The Olson-Boies brief in the Supreme Court opens with this liberty claim; the equal protection argument comes second. Usually litigators begin a brief with what they believe is their strongest argument, suggesting that Olson may push the Court for a victory based on recognition that the marriage-childbearing link being pressed by Prop 8’s defenders doesn’t justify denial of a right as important as marriage. Indeed, the first sentence in the brief quotes from a 1978 Supreme Court decision stating that marriage is “the most important relation in life,” a quotation repeated twice more in the first four pages of the brief.
If Perry is decided on liberty grounds, its scope will be limited to marriage rather than applying to all sexual orientation classifications. But for many people, that would be like saying that a truce applies only to ending a war, rather than preventing all future battles. If gay couples can’t be excluded from marriage, what forms of government discrimination could possibly be constitutional?

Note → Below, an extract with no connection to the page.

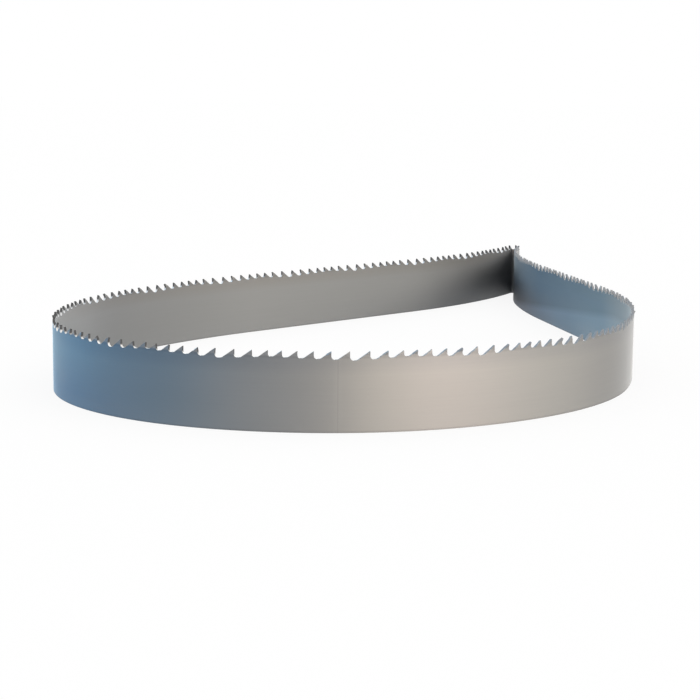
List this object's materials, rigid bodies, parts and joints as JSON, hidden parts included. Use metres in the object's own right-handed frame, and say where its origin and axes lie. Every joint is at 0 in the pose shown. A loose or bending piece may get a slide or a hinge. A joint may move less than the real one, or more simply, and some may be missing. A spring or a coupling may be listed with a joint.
{
  "type": "band saw blade",
  "caption": "Closed loop of flat steel band with set saw teeth of changing pitch along one edge, standing on its plain back edge.",
  "frame": {"origin": "centre of the loop's bounding box in plan, at the height of the back edge that it stands on", "axes": "+Z from the back edge up to the tooth tips; -Y towards the round front of the loop; the sharp fold lies at +Y, towards +X"},
  "size_m": [0.2868, 0.5264, 0.034],
  "materials": {
    "blade": "satin rolled and hardened steel, faint grain along the band"
  },
  "bodies": {
    "root": {"blade": "blade"}
  },
  "joints": []
}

The next stage in this saga is that the Court will hear oral arguments in Perry on March 26 and in Windsor v. United States, the DOMA case, on March 27, in what will be a feast for constitutional law buffs. Based on the questions asked by the justices, the betting is certain to be fast and furious on how the cases will come out. That enterprise, however, is notoriously prone to mistakes, given how often the questions reflect a Justice playing devil’s advocate rather than tipping her hand.
Because these cases will be among the last argued during the current term, they will likely be among the last in which the opinions are issued. There is no deadline for when the Court must decide cases, but it will announce all of the term’s opinions before leaving for the summer. For gay marriage, that almost certainly portends nuptials—or not—in June.
Nan D. Hunter is Professor and Associate Dean at Georgetown Law Center and Legal Scholarship Director at The Williams Institute.